Problem to work on
Take the listing and print it in full, exactly as given.
==== Data ====
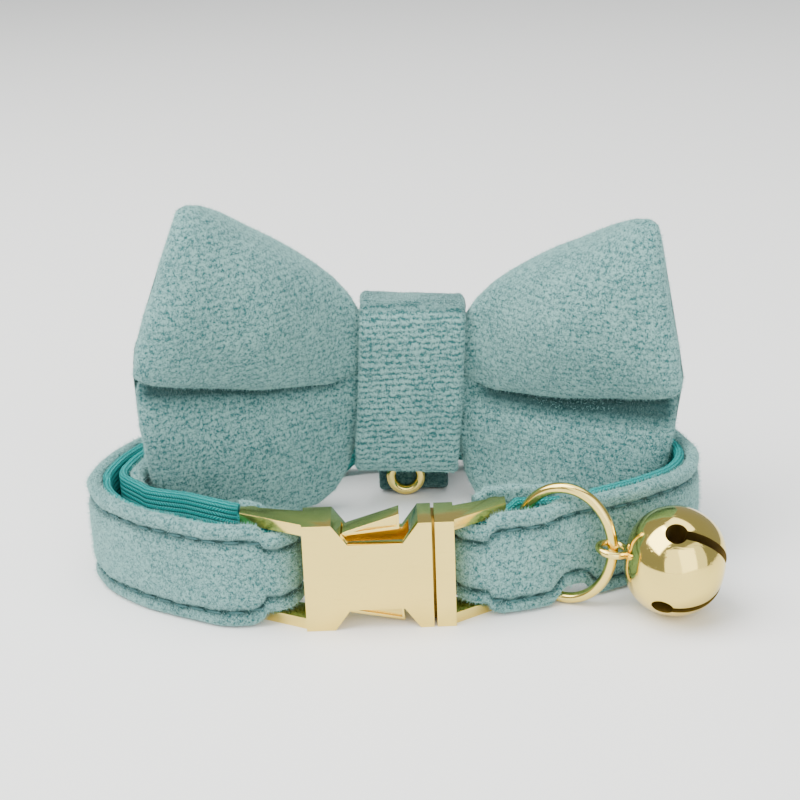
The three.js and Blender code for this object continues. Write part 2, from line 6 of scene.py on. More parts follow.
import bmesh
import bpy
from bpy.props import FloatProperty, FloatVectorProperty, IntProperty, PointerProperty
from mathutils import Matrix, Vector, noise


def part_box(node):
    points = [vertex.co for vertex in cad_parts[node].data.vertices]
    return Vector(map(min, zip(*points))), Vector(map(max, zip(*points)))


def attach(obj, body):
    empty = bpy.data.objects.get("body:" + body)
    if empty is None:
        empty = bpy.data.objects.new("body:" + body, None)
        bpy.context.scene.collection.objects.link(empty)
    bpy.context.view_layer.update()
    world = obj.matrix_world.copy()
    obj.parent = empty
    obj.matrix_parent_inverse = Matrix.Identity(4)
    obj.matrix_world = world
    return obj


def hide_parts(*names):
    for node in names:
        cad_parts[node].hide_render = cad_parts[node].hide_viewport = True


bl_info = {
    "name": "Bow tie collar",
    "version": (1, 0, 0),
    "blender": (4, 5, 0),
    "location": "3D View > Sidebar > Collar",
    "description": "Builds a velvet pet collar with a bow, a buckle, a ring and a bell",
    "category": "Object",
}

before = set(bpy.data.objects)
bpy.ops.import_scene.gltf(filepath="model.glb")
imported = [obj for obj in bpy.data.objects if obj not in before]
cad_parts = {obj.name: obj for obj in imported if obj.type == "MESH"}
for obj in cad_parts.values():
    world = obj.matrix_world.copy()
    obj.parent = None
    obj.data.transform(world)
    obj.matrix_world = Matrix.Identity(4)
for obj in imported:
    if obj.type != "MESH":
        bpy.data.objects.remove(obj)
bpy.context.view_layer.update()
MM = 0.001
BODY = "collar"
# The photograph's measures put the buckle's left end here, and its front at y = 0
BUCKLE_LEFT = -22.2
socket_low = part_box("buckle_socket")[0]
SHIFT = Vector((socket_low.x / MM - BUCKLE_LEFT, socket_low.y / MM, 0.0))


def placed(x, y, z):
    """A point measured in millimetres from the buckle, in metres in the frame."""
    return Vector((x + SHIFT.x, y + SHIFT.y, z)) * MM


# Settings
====
Result of this exercise
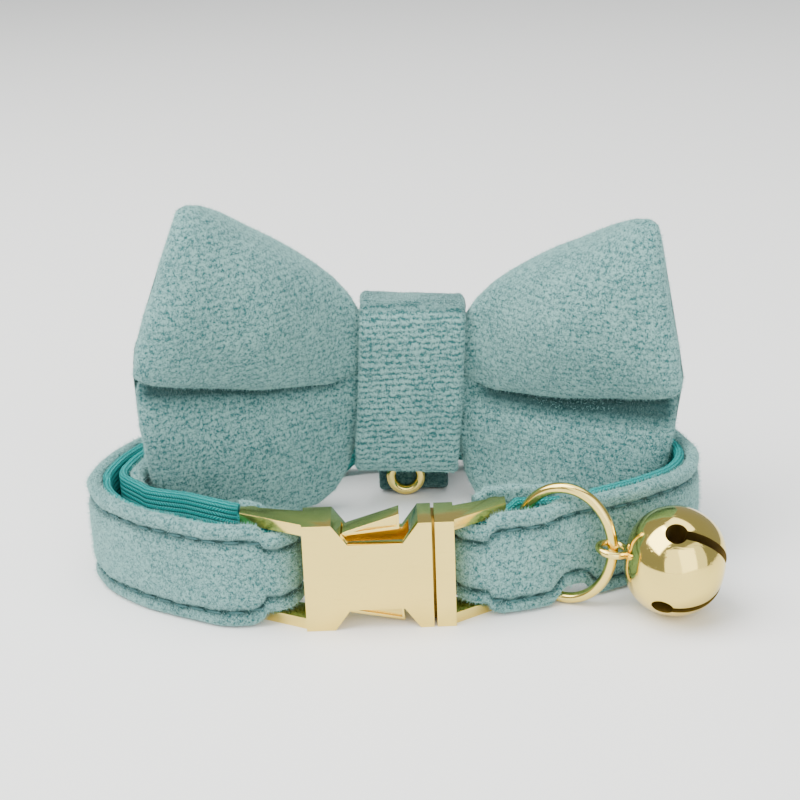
The three.js and Blender code for this object continues. Write part 2, from line 6 of scene.py on. More parts follow.
import bmesh
import bpy
from bpy.props import FloatProperty, FloatVectorProperty, IntProperty, PointerProperty
from mathutils import Matrix, Vector, noise


def part_box(node):
    points = [vertex.co for vertex in cad_parts[node].data.vertices]
    return Vector(map(min, zip(*points))), Vector(map(max, zip(*points)))


def attach(obj, body):
    empty = bpy.data.objects.get("body:" + body)
    if empty is None:
        empty = bpy.data.objects.new("body:" + body, None)
        bpy.context.scene.collection.objects.link(empty)
    bpy.context.view_layer.update()
    world = obj.matrix_world.copy()
    obj.parent = empty
    obj.matrix_parent_inverse = Matrix.Identity(4)
    obj.matrix_world = world
    return obj


def hide_parts(*names):
    for node in names:
        cad_parts[node].hide_render = cad_parts[node].hide_viewport = True


bl_info = {
    "name": "Bow tie collar",
    "version": (1, 0, 0),
    "blender": (4, 5, 0),
    "location": "3D View > Sidebar > Collar",
    "description": "Builds a velvet pet collar with a bow, a buckle, a ring and a bell",
    "category": "Object",
}

before = set(bpy.data.objects)
bpy.ops.import_scene.gltf(filepath="model.glb")
imported = [obj for obj in bpy.data.objects if obj not in before]
cad_parts = {obj.name: obj for obj in imported if obj.type == "MESH"}
for obj in cad_parts.values():
    world = obj.matrix_world.copy()
    obj.parent = None
    obj.data.transform(world)
    obj.matrix_world = Matrix.Identity(4)
for obj in imported:
    if obj.type != "MESH":
        bpy.data.objects.remove(obj)
bpy.context.view_layer.update()
MM = 0.001
BODY = "collar"
# The photograph's measures put the buckle's left end here, and its front at y = 0
BUCKLE_LEFT = -22.2
socket_low = part_box("buckle_socket")[0]
SHIFT = Vector((socket_low.x / MM - BUCKLE_LEFT, socket_low.y / MM, 0.0))


def placed(x, y, z):
    """A point measured in millimetres from the buckle, in metres in the frame."""
    return Vector((x + SHIFT.x, y + SHIFT.y, z)) * MM


# Settings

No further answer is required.